The problem:
Quote, with no changes, the lines that run from the top of the material to the line with "groove_centre_height + radius", both included.

Supplied material:

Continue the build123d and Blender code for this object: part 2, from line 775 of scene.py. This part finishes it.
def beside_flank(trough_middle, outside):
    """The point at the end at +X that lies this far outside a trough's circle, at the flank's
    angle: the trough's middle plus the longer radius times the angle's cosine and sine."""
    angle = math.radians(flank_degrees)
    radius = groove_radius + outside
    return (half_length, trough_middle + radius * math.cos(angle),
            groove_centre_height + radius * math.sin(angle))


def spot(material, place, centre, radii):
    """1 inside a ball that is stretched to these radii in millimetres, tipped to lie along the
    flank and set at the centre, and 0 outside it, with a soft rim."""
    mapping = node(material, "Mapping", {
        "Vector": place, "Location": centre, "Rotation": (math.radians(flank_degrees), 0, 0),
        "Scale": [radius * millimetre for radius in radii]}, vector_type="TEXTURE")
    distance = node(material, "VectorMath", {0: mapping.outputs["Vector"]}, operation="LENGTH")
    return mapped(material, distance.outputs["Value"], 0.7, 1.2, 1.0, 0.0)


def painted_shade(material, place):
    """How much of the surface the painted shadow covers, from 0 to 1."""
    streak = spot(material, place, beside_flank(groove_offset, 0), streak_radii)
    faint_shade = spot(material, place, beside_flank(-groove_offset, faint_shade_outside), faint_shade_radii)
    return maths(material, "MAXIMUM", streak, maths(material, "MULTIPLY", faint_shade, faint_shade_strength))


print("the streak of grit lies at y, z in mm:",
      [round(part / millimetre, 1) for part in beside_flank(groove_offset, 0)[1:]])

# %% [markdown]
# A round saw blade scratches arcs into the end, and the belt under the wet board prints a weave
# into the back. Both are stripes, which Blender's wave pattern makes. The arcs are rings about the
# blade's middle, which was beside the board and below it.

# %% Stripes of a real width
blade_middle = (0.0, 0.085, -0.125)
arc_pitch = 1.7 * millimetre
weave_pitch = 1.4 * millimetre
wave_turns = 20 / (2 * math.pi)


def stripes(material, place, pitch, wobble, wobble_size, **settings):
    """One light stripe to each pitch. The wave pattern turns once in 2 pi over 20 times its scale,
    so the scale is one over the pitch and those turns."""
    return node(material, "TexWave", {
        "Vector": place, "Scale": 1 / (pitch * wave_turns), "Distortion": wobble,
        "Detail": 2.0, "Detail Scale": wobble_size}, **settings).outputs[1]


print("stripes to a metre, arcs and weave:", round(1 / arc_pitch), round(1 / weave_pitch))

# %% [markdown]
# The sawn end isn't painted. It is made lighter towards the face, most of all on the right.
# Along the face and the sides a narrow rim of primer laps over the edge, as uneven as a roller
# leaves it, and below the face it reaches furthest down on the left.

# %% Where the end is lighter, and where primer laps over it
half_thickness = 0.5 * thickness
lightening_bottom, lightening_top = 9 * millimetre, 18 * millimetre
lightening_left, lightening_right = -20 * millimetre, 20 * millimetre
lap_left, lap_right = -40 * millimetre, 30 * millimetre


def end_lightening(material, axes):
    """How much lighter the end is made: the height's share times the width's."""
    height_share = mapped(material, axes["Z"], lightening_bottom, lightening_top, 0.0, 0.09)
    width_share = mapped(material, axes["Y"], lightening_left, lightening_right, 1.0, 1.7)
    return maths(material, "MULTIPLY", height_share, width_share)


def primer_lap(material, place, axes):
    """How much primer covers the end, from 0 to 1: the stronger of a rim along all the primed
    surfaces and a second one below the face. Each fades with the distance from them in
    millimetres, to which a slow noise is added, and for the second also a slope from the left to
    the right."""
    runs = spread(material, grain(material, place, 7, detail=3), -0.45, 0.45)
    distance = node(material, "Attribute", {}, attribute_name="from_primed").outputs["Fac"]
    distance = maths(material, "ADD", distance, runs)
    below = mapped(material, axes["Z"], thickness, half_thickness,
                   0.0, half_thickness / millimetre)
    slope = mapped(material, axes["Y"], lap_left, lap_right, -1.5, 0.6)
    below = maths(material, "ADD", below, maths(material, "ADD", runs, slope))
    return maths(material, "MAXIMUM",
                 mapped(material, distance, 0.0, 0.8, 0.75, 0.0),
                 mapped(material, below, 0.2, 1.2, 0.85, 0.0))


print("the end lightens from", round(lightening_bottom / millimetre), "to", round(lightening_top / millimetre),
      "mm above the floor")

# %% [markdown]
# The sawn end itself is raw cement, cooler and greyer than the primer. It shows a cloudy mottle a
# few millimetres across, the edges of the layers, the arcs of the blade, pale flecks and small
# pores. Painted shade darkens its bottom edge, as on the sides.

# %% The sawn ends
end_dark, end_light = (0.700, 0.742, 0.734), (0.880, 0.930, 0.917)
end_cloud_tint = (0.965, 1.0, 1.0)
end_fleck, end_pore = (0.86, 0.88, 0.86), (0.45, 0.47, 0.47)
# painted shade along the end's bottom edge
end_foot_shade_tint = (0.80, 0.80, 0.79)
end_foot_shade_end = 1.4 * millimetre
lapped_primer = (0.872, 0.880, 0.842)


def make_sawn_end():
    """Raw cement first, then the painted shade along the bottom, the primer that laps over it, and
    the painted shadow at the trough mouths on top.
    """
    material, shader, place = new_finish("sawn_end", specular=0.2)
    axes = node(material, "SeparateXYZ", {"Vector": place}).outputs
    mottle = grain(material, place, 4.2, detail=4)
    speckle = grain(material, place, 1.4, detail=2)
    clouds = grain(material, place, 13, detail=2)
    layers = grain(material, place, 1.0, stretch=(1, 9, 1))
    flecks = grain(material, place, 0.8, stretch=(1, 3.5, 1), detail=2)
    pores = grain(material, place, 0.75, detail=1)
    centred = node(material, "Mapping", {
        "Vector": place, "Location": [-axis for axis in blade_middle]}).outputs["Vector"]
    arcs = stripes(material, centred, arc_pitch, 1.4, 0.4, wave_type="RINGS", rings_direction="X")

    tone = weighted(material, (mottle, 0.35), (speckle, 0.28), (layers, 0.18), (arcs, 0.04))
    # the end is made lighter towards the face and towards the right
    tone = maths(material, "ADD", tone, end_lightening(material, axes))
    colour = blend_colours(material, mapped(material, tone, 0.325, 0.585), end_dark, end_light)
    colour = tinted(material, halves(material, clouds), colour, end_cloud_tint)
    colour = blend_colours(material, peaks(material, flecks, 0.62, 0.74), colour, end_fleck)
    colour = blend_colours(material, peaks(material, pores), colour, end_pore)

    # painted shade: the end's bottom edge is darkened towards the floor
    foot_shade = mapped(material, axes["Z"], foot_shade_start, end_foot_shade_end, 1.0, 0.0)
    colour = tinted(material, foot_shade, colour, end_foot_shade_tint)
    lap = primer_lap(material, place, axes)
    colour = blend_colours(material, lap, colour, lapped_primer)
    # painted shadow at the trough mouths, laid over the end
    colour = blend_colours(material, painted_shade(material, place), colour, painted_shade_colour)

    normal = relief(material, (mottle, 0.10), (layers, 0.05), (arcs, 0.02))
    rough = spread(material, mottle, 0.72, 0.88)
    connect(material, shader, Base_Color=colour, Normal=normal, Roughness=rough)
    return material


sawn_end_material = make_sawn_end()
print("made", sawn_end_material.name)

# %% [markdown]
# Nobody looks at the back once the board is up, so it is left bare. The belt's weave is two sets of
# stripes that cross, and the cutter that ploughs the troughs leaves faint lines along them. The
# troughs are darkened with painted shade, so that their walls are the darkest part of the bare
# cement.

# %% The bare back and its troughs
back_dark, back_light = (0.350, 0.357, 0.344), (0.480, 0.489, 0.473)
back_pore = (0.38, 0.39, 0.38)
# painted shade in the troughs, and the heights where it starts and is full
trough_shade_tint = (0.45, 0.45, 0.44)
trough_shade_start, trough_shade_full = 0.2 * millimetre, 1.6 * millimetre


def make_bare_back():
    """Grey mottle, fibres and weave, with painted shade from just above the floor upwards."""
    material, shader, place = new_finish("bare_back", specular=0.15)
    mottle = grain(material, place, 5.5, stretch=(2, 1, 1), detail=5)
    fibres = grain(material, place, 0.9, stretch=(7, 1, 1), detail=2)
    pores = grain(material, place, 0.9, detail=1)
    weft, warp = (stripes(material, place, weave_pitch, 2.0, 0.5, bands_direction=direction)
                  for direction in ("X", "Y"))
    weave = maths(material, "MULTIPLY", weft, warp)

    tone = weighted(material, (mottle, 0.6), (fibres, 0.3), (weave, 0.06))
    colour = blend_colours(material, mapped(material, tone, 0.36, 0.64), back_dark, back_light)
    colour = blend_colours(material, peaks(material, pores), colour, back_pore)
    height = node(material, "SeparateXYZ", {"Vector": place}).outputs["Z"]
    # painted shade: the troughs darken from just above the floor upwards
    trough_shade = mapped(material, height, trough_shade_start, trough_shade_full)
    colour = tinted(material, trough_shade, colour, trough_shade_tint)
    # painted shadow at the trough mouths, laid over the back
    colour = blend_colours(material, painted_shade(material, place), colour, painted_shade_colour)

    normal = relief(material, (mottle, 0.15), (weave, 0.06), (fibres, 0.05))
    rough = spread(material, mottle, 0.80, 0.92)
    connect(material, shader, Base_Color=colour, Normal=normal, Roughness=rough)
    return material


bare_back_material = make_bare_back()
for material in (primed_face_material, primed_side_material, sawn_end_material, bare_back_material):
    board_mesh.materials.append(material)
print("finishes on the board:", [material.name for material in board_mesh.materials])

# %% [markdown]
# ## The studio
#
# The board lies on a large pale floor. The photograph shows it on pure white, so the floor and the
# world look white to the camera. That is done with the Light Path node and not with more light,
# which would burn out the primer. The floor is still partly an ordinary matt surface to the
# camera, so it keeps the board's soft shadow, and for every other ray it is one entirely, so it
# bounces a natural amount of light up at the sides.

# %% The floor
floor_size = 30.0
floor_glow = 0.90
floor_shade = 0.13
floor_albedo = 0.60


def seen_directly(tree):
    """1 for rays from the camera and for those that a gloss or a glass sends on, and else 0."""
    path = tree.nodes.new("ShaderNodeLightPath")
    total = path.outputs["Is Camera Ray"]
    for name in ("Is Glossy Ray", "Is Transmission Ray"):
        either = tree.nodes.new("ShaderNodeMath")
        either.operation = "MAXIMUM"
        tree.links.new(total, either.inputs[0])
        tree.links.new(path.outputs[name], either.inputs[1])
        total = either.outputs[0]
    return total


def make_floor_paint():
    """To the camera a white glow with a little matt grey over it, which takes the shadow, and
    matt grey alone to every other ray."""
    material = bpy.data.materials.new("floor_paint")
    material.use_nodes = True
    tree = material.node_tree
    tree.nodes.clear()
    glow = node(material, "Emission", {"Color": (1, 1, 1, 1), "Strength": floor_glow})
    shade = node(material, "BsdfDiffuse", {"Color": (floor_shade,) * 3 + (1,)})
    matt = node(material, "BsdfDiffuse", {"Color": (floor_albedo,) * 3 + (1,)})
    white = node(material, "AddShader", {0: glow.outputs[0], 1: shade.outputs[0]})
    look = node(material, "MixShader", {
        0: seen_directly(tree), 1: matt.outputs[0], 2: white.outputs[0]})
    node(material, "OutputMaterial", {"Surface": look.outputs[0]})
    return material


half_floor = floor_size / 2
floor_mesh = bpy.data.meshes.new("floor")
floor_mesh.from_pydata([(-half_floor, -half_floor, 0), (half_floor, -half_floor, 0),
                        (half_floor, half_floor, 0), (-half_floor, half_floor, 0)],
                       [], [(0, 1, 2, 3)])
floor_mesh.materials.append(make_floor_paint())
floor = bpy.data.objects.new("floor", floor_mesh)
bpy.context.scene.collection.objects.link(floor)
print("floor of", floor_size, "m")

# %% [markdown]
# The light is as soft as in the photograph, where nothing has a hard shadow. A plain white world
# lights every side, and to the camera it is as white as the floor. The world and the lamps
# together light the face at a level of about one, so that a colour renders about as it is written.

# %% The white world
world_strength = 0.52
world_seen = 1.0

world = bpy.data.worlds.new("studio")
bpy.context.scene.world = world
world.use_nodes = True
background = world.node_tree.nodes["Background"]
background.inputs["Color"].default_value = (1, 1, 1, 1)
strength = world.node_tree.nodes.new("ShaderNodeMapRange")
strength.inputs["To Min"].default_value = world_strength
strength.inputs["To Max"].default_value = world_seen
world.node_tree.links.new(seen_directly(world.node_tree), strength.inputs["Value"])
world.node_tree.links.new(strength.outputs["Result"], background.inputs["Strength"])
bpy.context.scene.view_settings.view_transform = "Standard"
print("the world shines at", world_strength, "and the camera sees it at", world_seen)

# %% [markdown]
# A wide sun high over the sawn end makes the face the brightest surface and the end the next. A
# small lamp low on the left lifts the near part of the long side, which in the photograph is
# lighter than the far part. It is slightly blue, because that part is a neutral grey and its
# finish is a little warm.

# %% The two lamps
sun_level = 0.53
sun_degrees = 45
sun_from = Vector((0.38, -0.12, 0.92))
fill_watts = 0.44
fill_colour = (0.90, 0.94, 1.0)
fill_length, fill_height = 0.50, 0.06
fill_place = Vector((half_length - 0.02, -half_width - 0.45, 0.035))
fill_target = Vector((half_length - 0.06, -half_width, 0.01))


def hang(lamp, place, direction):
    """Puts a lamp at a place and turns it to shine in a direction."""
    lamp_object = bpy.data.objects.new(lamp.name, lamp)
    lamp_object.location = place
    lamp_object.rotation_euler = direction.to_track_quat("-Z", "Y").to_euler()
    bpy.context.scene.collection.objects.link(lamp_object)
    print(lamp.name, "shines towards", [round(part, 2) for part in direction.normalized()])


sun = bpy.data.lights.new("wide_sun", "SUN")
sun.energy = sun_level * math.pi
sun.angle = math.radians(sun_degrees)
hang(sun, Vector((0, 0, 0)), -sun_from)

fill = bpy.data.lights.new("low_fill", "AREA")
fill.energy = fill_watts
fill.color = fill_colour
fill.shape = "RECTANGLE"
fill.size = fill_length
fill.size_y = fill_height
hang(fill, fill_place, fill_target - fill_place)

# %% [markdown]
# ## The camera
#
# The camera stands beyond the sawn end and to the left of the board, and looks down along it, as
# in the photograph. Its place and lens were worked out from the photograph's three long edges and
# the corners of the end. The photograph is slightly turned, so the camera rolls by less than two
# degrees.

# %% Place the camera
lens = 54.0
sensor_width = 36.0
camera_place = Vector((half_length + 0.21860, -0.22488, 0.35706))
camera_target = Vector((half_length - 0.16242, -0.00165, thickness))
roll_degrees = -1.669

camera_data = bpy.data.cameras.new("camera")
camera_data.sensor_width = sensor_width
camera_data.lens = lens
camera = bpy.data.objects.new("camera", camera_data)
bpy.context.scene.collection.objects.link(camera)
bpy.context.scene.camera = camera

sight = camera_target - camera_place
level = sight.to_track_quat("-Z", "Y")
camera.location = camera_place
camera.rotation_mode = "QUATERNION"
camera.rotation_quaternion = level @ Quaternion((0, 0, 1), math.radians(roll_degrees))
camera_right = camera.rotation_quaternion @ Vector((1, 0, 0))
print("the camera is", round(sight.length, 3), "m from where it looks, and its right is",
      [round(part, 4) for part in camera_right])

Full output:
Continue the build123d and Blender code for this object: part 2, from line 775 of scene.py. This part finishes it.
def beside_flank(trough_middle, outside):
    """The point at the end at +X that lies this far outside a trough's circle, at the flank's
    angle: the trough's middle plus the longer radius times the angle's cosine and sine."""
    angle = math.radians(flank_degrees)
    radius = groove_radius + outside
    return (half_length, trough_middle + radius * math.cos(angle),
            groove_centre_height + radius * math.sin(angle))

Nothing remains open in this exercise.